Article 22-1     The amount of conversions between ETF beneficial certificates and additional-currency ETF beneficial certificates may not exceed what is set out in any of the subparagraphs below:
  1. The aggregate conversion amount by each principle on each business day for conversions of ETF beneficial certificates into additional-currency ETF beneficial certificates, or of additional-currency ETF beneficial certificates into ETF beneficial certificates, shall respectively be limited to NT$500,000. However, this restriction does not apply to liquidity providers of the additional-currency ETF beneficial certificates.
  2. The aggregate conversion amount on each business day of each securities investment trust enterprise's issued ETF beneficial certificates into additional-currency ETF beneficial certificates, or additional-currency ETF beneficial certificates into ETF beneficial certificates, shall respectively be limited to US$3 million.

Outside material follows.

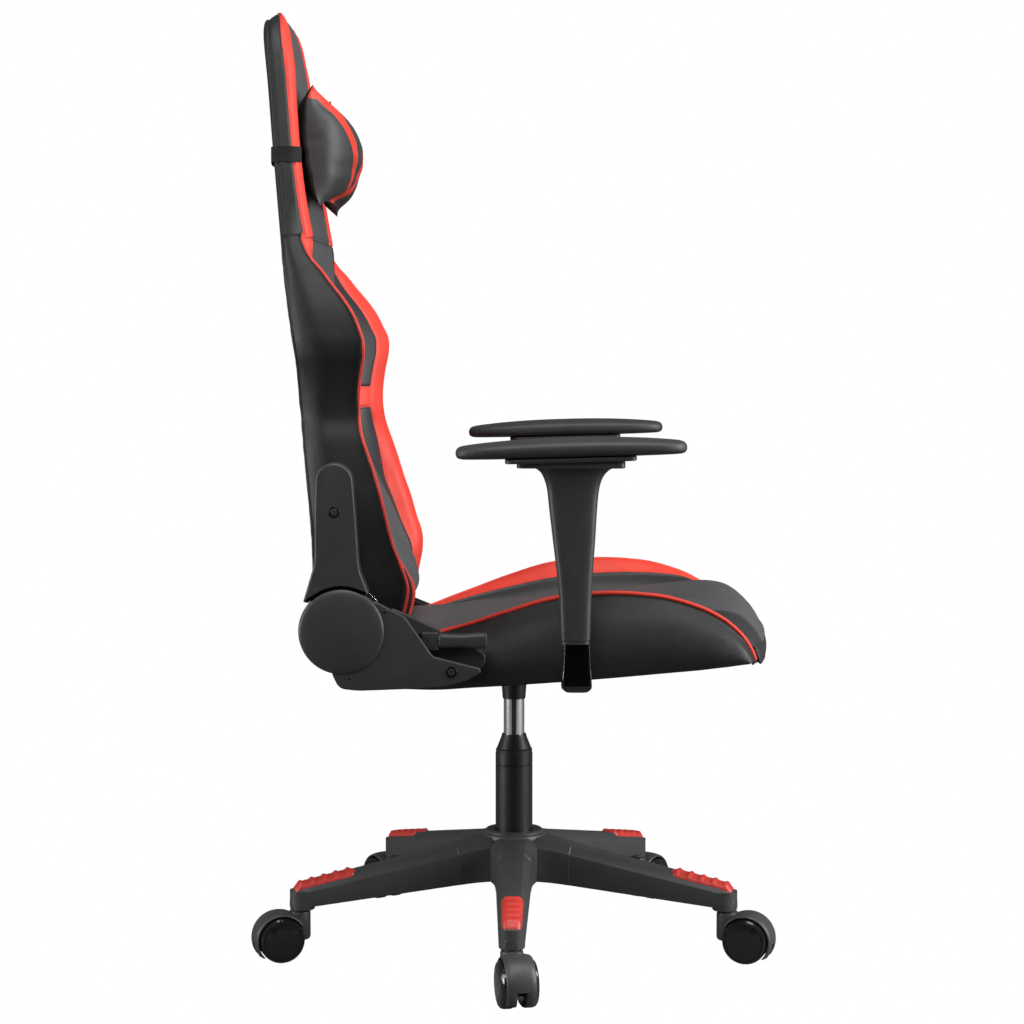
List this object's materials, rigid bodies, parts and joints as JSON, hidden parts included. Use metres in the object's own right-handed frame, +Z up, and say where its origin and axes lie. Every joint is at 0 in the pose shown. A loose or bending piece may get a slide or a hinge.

    When a principle applies to a securities broker for conversion, the TPEx will seek confirmation from the centralized securities depository enterprise that the amount sought in the application is less than or equal to the balance available in the custodial book-entry account and, upon such confirmation, the TPEx will notify the securities investment trust enterprise and the securities broker of the success of the conversion application.
Article 23     These Rules, and any amendments hereto, shall enter into force after submission to and approval by the Competent Authority.